$u$-substitute in integration

Question

So the $u$-substitute theorem states that $$\int f(g(x))g’(x)~dx = \int f(u)~du$$ But when we use the $u$-substitution, we say $u=g(x)$ right? So my question is why when we use this we can change $u$ and then take derivative. For example, if we do $u=3x^2-1$ than we can write $x^2=(u+1)/3$ And only then take derivatives from both sides? Plus what operation can we do before taking derivatives from both sides? How does it stands with the theorem?

Answer 1

the first part is right indeed let $u = g(x)$ so $$\frac{du}{dx} = g'(x)\implies du = g'(x)dx$$

And we can easily write $$\int f(g(x))g'(x)dx= \int f(u)du$$

You can check also on wikipedia I think it's explained very well - at least for me :) -

The second part is trying to reverse the process.

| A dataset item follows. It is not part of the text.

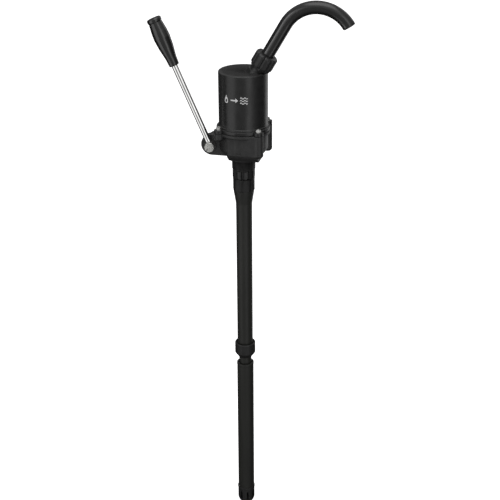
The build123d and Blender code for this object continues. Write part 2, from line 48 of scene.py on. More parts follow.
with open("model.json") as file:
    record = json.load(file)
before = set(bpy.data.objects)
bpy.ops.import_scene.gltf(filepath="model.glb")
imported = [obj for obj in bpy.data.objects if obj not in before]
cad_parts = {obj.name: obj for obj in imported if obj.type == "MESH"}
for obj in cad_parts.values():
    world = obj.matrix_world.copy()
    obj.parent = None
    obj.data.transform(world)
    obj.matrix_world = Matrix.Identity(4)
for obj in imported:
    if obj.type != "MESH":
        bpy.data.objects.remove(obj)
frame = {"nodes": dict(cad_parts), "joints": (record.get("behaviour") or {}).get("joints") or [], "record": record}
cad_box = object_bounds()
MM = 0.001


def node_box(node):
    """A node's lowest and highest corners, in millimetres."""
    low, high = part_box(node)
    return [value / MM for value in low], [value / MM for value in high]


def joint(name):
    """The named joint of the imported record."""
    for item in frame["joints"]:
        if item["name"] == name:
            return item
    raise ValueError(name)


# --- driving dimensions, read from the frame ---
GASKET_LOW, GASKET_HIGH = node_box("cylinder_gasket")
WASHER_LOW, WASHER_HIGH = node_box("flange_washers")
SHAFT_LOW, SHAFT_HIGH = node_box("lever_shaft")
ROD_LOW, ROD_HIGH = node_box("lever_rod")
TUBE_NUT_LOW, TUBE_NUT_HIGH = node_box("tube_nut")
COLLAR_LOW, COLLAR_HIGH = node_box("tube_collar")
LOWER_LOW, LOWER_HIGH = node_box("lower_tube")
SCREW_TOP_Z = node_box("flange_screws")[1][2]
UPPER_BOTTOM_Z = node_box("upper_tube")[0][2]
FOOT_BOTTOM_Z = node_box("foot_strainer")[0][2]
SWIVEL = joint("spout_swivel")

# --- cylinder and its flange ---
JOINT_Z = GASKET_LOW[2]
FLANGE_LOW_Z = GASKET_HIGH[2]
FLANGE_TOP_Z = WASHER_LOW[2]
OUTLET_X, _, TOP_Z = [value / MM for value in SWIVEL["pos_m"]]
CYL_R = 49.3
SHOULDER_R = 3.4
FLAT_TOP_R = CYL_R - 4.5
BEAD_R = 50.6
BEAD_TOP_Z = 78.0
FLANGE_R = 54.0
FLANGE_STEP = 3.0
FLANGE_STEP_H = 1.1
EAR_R = 9.8
EAR_OFFSET = WASHER_HIGH[0] - 6.0
EARS = [(sx * EAR_OFFSET, sy * EAR_OFFSET) for sx in (-1, 1) for sy in (-1, 1)]
RECESS_R = 46.3
RECESS_DEPTH = 1.2
OUTLET_R = 17.7
OUTLET_RING_R = 20.4
OUTLET_ROOT_S = -14.0
OUTLET_TOP_S = 29.0
SCREW_FLATS = 9.2
SCREW_CORNER_R = 5.3
WASHER_R = 5.7

# --- lower housing ---
SEAT_Z = 6.0
NECK_BOTTOM_Z = TUBE_NUT_HIGH[2]
BOWL_SEAT_R = 33.5
BLOCK_LEFT_X = -21.0
BLOCK_FRONT_Y = -48.7
BLOCK_BOTTOM_Z = 11.0
SHAFT_X = (SHAFT_LOW[0] + SHAFT_HIGH[0]) / 2
SHAFT_Z = (SHAFT_LOW[2] + SHAFT_HIGH[2]) / 2
BOSS_R = 21.8
BOSS_FRONT_Y = -23.0
BOSS_BACK_Y = -8.0
BOSS_TOP_Z = 53.0
TUNNEL_R = 17.0
TUNNEL_BACK_Y = 18.0
REAR_COLUMN_Z = 11.0
FRONT_RIGHT_COLUMN_Z = 22.0
FRONT_LEFT_LUG_Z = 52.0
VOXEL = 0.8
THREAD_PITCH = 2.309
THREAD_DEPTH = 1.3
THREAD_R = 23.9
THREAD_BORE_R = 20.5

# --- lever ---
LEVER_Y = (ROD_LOW[1] + ROD_HIGH[1]) / 2
LEVER_ANGLE = 23.5
SHAFT_FACE_Y = SHAFT_LOW[1]
SHAFT_HEAD_L = 18.5
SHAFT_HEAD_R = 10.4
ROD_R = (ROD_HIGH[1] - ROD_LOW[1]) / 2
ROD_START = -8.0
GRIP_START = 176.0
GRIP_END = 276.5
SEAM = 0.18

# --- union nut and spout, along the outlet ---
OUTLET_TILT = atan2(SWIVEL["axis"][0], SWIVEL["axis"][2])
NUT_LOW, NUT_HIGH = 8.8, 40.5
NUT_R = 22.3
NUT_SKIRT_R = 20.2
NUT_BORE_R = 18.2
NUT_LIP_R = 13.3
NUT_LOBES = 8
NUT_GROOVE = 2.6
SPOUT_START = 33.0
SPOUT_R = 12.9
SPOUT_WALL = 2.0
SPOUT_STRAIGHT = 110.2
SPOUT_BEND_R = 72.0
SPOUT_BEND = 118.5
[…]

Taking your example let $u=g(x)=3x^2-1$ so we have $$du = 6xdx\\ \frac{du}{6x} = dx $$ And what is $x$ in term of $u$? The inversion above so $$x= \pm\sqrt{\frac{u+1}{3}}$$ Here is where we need to be a little careful because the function we substitute has to be continuous. For the sake of simplicity I'll go with $+$ and $$dx= \frac{1}{6}\cdot \bigg(\frac{u+1}{3}\bigg)^{-1/2}du$$

and is exactly what we write above in terms of $u$. Hope this helps!